Why Sue? It’s Political

…people can be drawn into prominence by attaching themselves to a great cause. Causes stir the world. It is because it goes deep. It is because it extends wide, and because it reaches into the future beyond the power of man to see.  – From the last speech of Guest Prosecutor William Jennings Bryan after he “won” the Scopes trial, in Dayton, Tennessee, 1925. And just before he stroked out.

William Jennings Bryan believed that his – inflicting the bible upon Tennessee’s hapless public school students as literal truth – was the Great Cause. But the Great Cause was not Bryan’s. It was heroic young John Scopes, the teacher who volunteered to be the defendant in support of Charles Darwin and evolution, and for his courageous efforts was convicted. Found guilty.

The Scopes trial transcript is a better read than the script of Inherit the Wind. And the courtroom where the trial was held is far more dramatic than any set designed for play or movie.  I wrote about my discovery in At the True ‘Trial of the Century’ – NYTimes.com.

Thus, it was John Scopes, not Bryan and the bible, who changed the world.

Wouldn’t you love to change the world? It’s a grand reason to sue.

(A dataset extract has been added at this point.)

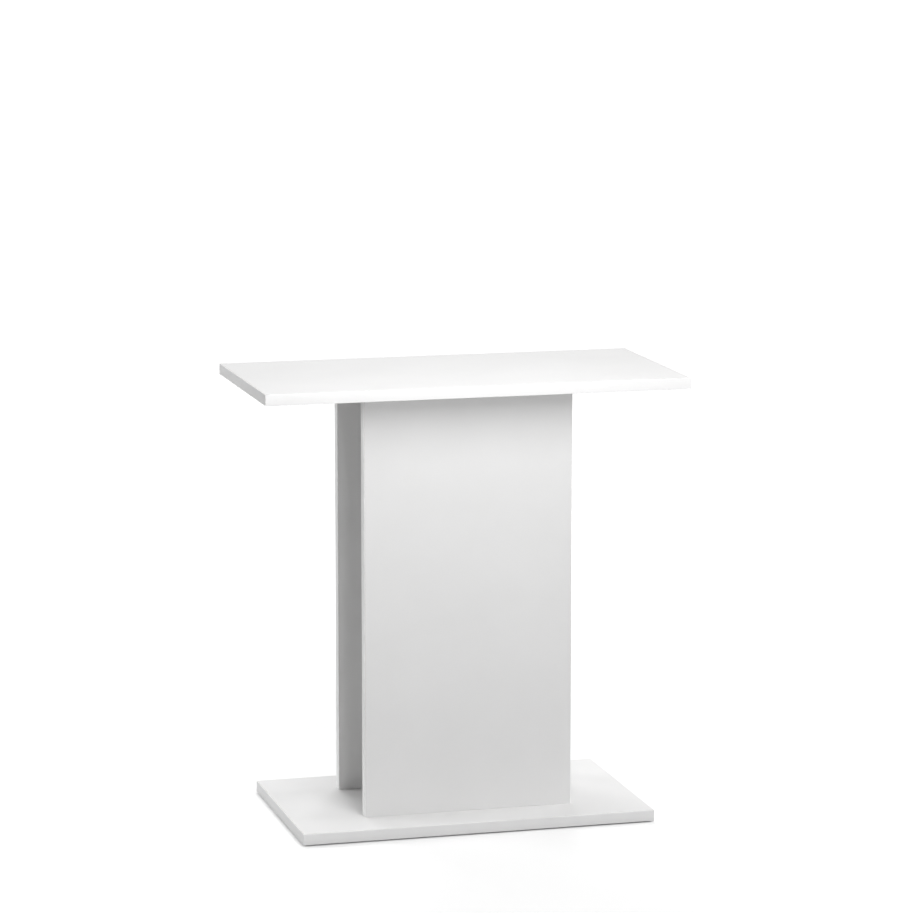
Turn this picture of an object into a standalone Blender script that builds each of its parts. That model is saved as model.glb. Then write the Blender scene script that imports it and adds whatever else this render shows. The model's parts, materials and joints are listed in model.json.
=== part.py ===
"""Open pedestal stand for an aquarium, as a knock-down assembly of boards and fittings.

Metres, +Z up. The origin is on the floor under the middle of the stand. -Y is the front, +X the right.
A top board and a base board are joined by an upright column: a front panel and a rear panel, parallel to
the front, with one web across the middle between them. Eccentric cams draw the top board down on the
panels and the panels on to the web, dowels place them, and screws hold the column from below.
"""

import math
from typing import NamedTuple

import bmesh
import bpy
from mathutils import Matrix, Vector

# Boards
BOARD = 0.016             # thickness of every board
BAND = 0.001              # thickness of an edge band
GAP = 0.0003              # clearance between pieces that touch
TOP_SIZE = (0.610, 0.310)     # width, depth over the edge bands
BASE_SIZE = (0.512, 0.310)
PANEL_WIDTH = 0.303
COLUMN_DEPTH = 0.176      # over the outer faces of the two panels
COLUMN_HEIGHT = 0.604     # between the base board and the top board
FLOOR_GAP = 0.002         # from the floor to the base board's underside

# Levels and planes
BASE_LOW = FLOOR_GAP
BASE_HIGH = BASE_LOW + BOARD
TOP_LOW = BASE_HIGH + COLUMN_HEIGHT
TOP_HIGH = TOP_LOW + BOARD
PANEL_Y = (COLUMN_DEPTH - BOARD) / 2          # middle of a panel's thickness
PANEL_INNER_Y = COLUMN_DEPTH / 2 - BOARD      # face that meets the web
UPRIGHT_LOW = BASE_HIGH + GAP
UPRIGHT_HIGH = TOP_LOW - GAP
WEB_EDGE_Y = PANEL_INNER_Y - GAP

# Where the fittings sit
TOP_CAM_X = 0.085         # cams in the panels, from the middle
TOP_DOWEL_X = 0.117
WEB_TOP_DOWEL_Y = 0.030
WEB_CAM_LEVELS = {"lower": 0.120, "upper": 0.520}
WEB_DOWEL_LEVEL = 0.320
PANEL_SCREW_X = 0.100
WEB_SCREW_Y = 0.040
GLIDE_X = (-0.226, 0.0, 0.226)
GLIDE_Y = 0.125

# Cam fitting: a 15 mm cam that turns in its bore, and a bolt whose head it holds
CAM_RADIUS = 0.0072
CAM_SEAT = 0.0003         # the cam's face lies this far below the board's face
CAM_HEIGHT = 0.0119
CAM_HUB = 0.0030
CAM_WALL_LOCKED = 0.0059  # inner radius of the wall where the head is gripped
CAM_WALL_OPEN = 0.0063    # and where the head goes in
CAM_TURN = 190            # degrees from locked to open
CAM_BORE_RADIUS = 0.0075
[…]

We all have a solid chance to participate in this great democratic experiment of changing the world because decades of bad government and anti-government politics have severely damaged those government agencies upon which we all depend for our vital needs, protection, security and civil rights, and even more severely damaged trust in good government. And it will take decades before presidential administrations will be able to restore this trust, as well as restoring these federal agencies to strength and efficacy. We help to strengthen them by suing.